Thursday, January 8, 2009

Jan. 8--Devotional

Folks, this is from a pile of devotionals I wrote a couple years ago for our men's accountability group.



GOSPEL FAITH

Habakkuk 2:4--...the righteous will live by his faith...

Hebrews 10:10 tells us we are made holy by the will of God.

This is foundational. If God hadn't chosen you to be holy, you probably woudn't be reading this, and you certainly wouldn't be comprehending it.

But let me tell you something else. He did not will your holiness in such a way as to render your own will superfluous.

At this point, I need to issue a warning. People have, quite literally, gone straight to hell trying to figure out how God's will and their own will could exist in the same universe.

When they got to hell, they may have arrived at a conclusion. Who knows. But don't bother going there to find out. Just believe they both exist and go from there.

Which is not to say that a few statements can't be made about the situation.

We observe, first of all, that our will exists because God willed it to exist. And we observe, secondly, that God has willed for our will to operate on faith--a faith that he has created, birthed in us, and is now nurturing to fruition.
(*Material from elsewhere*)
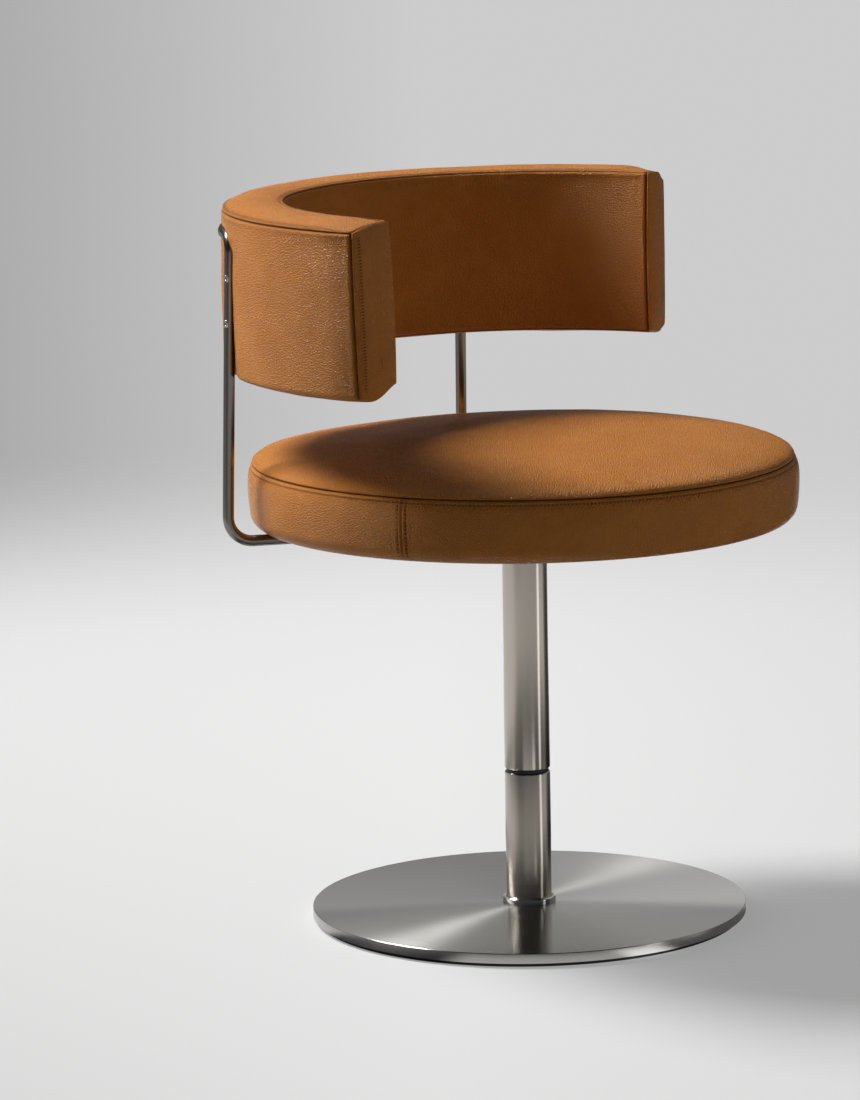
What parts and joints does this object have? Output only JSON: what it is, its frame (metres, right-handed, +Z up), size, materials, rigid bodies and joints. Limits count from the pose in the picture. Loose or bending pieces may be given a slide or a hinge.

And--we observe that we genuinely have to choose to accept that faith.

In fact, the cardinal truth of sanctification is that the just live by their faith. Habakkuk's statement gets plenty of press in the New Testament.

This is not a life experience for most of us. Most children of God live as if they get into the kingdom by faith and then paddle upstream from there. And we've all tried it. We all keep trying it, from time to time.
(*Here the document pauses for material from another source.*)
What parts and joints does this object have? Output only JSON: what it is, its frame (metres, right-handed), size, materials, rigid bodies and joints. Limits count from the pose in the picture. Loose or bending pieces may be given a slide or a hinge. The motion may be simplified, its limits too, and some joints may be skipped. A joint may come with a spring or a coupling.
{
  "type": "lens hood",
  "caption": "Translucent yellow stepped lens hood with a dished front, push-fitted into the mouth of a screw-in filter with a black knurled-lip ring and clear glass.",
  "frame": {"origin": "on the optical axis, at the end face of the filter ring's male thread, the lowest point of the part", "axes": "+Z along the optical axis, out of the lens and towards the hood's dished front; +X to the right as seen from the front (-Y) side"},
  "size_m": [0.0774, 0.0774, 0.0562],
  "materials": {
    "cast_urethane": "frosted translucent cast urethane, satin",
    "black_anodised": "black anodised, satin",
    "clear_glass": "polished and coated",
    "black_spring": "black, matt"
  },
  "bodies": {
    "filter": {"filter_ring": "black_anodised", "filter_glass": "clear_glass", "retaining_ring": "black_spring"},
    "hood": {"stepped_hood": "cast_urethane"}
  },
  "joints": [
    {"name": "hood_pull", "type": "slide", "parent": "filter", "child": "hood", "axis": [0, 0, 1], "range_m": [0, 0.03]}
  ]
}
But the Bible says we live by faith; that is, our actions derive from the unassailable fact that the Father loves us and has clothed us in the righteousness of Christ.

Let me give you a scenario.

Your boat has hit some rough water. As a matter of fact, it is being tossed thirty and forty feet into the air by waves you had no idea lurked on the little lake of your life. You are in pain; some situation or relationship is lacerating you; a bloody, throbbing wound in your soul is begging for novocaine.
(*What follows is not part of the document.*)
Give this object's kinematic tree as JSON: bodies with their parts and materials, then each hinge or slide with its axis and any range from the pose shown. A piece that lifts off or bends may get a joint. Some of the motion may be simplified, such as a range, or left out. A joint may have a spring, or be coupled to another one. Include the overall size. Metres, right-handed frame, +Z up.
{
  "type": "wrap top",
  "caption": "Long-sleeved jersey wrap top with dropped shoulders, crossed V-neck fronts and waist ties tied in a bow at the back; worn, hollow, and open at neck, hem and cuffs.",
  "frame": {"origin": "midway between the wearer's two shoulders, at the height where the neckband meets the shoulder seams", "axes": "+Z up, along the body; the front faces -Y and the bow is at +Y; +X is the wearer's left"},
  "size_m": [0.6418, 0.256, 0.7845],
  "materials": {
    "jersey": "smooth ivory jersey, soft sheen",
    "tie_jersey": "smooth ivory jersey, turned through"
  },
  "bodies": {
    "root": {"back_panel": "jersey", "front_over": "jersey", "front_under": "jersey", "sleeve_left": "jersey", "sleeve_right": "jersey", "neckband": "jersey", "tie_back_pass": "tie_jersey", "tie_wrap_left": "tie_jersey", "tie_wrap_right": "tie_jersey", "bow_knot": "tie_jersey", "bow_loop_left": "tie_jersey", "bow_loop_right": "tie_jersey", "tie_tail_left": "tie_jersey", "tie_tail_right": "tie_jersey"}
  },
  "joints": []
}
And then you see it--the way out--the anesthetic--the one you've used so many times before, your favorite; the one that works! And you can have it--no-one will know--it's yours for the taking. And the devil fool with the consequences.

(He will, by the way.)

Friends, this is when you need faith--that God loves you, that you are whole, that no Bondo is needed on the car body of your life.

But this is also exactly where faith is hardest to find. Because all this pain that's tearing out your intestines is about some perceived deficiency in your life or soul, and gospel faith, of course, tells you that your soul is as safe and healthy in the arms of Jesus as a nursing baby. But you can't see this. The two strands of your life, actual and experiential, have diverged, and you're like a kid on roller skates with one leg careening south and the other racing insanely north.

And you might lose this battle. Because faith is better applied steering you away from the city the bordello's in than dragging you out the front door of the durned thing.

If you do lose, make up your mind to go back to faith. Remember who died to forgive you. Practice James 5:16. Figure out who you can call to keep you in the right city, or to go through the wrong one with you if that's where the path really leads.

And then again, you might not lose. Because faith, like a muscle, gets stronger every time you exercise it. And if Satan does manage to get you into a bad place, the child of God who's been around the block a few times remembers how much that last soul hit cost him.

And he remembers something else.

Gospel faith means you don't need painkillers.